Despite the overwhelming evidence of defendant's guilt,[1] we are still bound by the per se reversal rule set forth in many cases, e.g., Donovan; Bennett; Rowell v. State, 450 So. 2d 1226 (Fla. 5th DCA 1984); Turner; Peterson. As noted in Rowell and a recent case of this court, Grissom v. State, 469 So. 2d 151 (Fla. 3d DCA 1985), the Florida Supreme Court in Murray did not expressly recede from the entrenched rule that any comment on the exercise by the accused of his right to remain silent is reversible error without regard to the harmless error doctrine. Instead the supreme court reviewed the harmless error doctrine only in the context of prosecutorial misconduct during closing argument where an attack had been made on the credibility of the defendant who did testify during trial. Rowell, 450 So.2d at 1227. We agree with Rowell that "[the Supreme Court of Florida's] expressed approval of the analysis by the United States Supreme Court in Hasting is not necessarily a retreat from the per se reversal rule of Bennett and Donovan." Id. at 1228.

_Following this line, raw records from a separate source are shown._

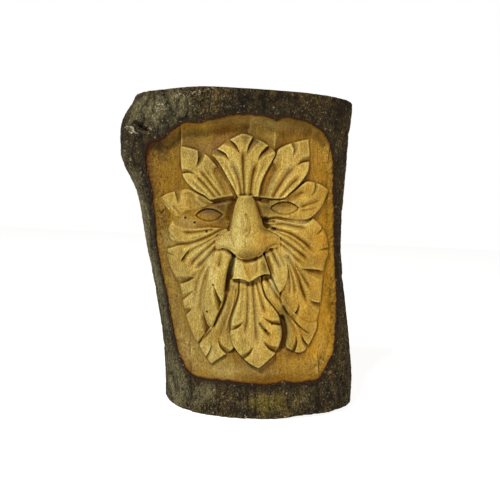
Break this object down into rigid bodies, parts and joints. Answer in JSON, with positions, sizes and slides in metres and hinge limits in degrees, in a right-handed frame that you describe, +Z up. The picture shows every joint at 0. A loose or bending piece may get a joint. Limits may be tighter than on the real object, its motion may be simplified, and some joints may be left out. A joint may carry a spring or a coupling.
{
  "type": "green man mask",
  "caption": "Carved green man mask: a face of leaves in a sunk field on the round front of a half log, with the bark left on round it, a flat split back and sawn ends.",
  "frame": {"origin": "on the sawn foot, at the middle of its width and 0.45 of its depth in front of the flat back", "axes": "+Z up the log, the carved face looks along -Y, +X towards the right of the picture, the side of the mask's own left cheek"},
  "size_m": [0.2442, 0.084, 0.3],
  "materials": {
    "waxed_wood": "waxed carved wood, with bark round the carving"
  },
  "bodies": {
    "root": {"carved_half_log": "waxed_wood"}
  },
  "joints": []
}
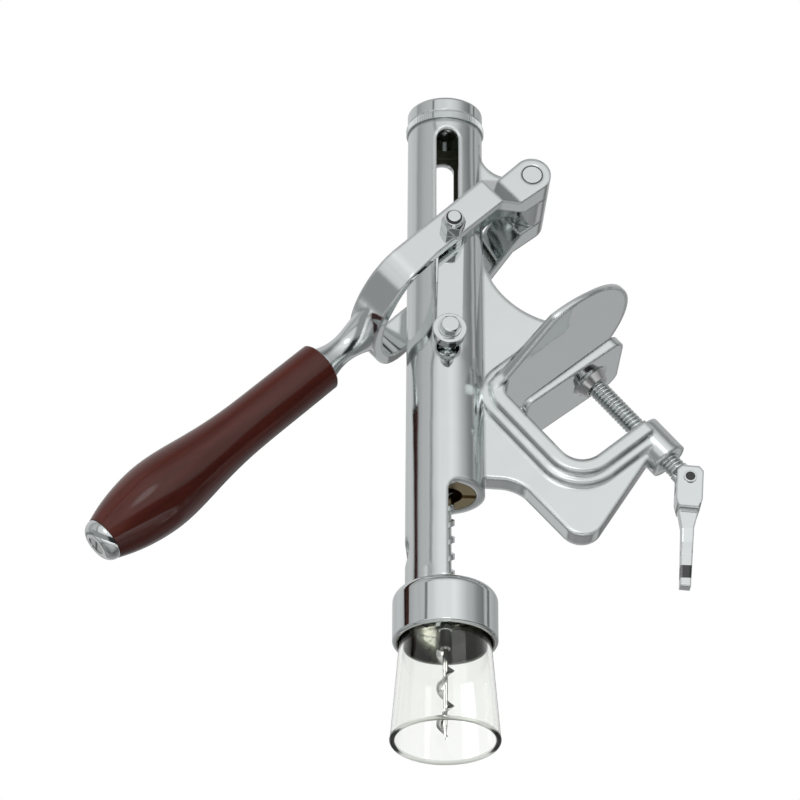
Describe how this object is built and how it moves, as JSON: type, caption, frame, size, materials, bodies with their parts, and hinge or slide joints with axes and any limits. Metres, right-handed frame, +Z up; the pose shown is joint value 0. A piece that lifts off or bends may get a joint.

Accordingly, we reverse for a new trial[2] but certify the following question to the *1210 Supreme Court of Florida as one of great public importance:
Has the Florida Supreme Court, by its agreement in State v. Murray, 443 So. 2d 955 (Fla. 1984), with the analysis of the supervisory powers of appellate courts as related to the harmless error rule as set forth in United States v. Hasting, 461 U.S. 499, 103 S. Ct. 1974, 76 L. Ed. 2d 96 (1983), receded by implication from the per se rule of reversal explicated in Donovan v. State, 417 So. 2d 674 (Fla. 1982)?
NOTES
[1] The victim positively identified the defendant in a photo lineup. A co-defendant testified that the defendant was present with him at the scene of the crime on July 17 and 18, 1981, the dates the crimes were committed.
[2] We find no merit in appellant's contention that the trial court erred by denying defendant's motion for judgment of acquittal as to the kidnapping count, in light of evidence that the confinement was not merely incidental to the crime of sexual battery or robbery. See Faison v. State, 426 So. 2d 963 (Fla. 1983).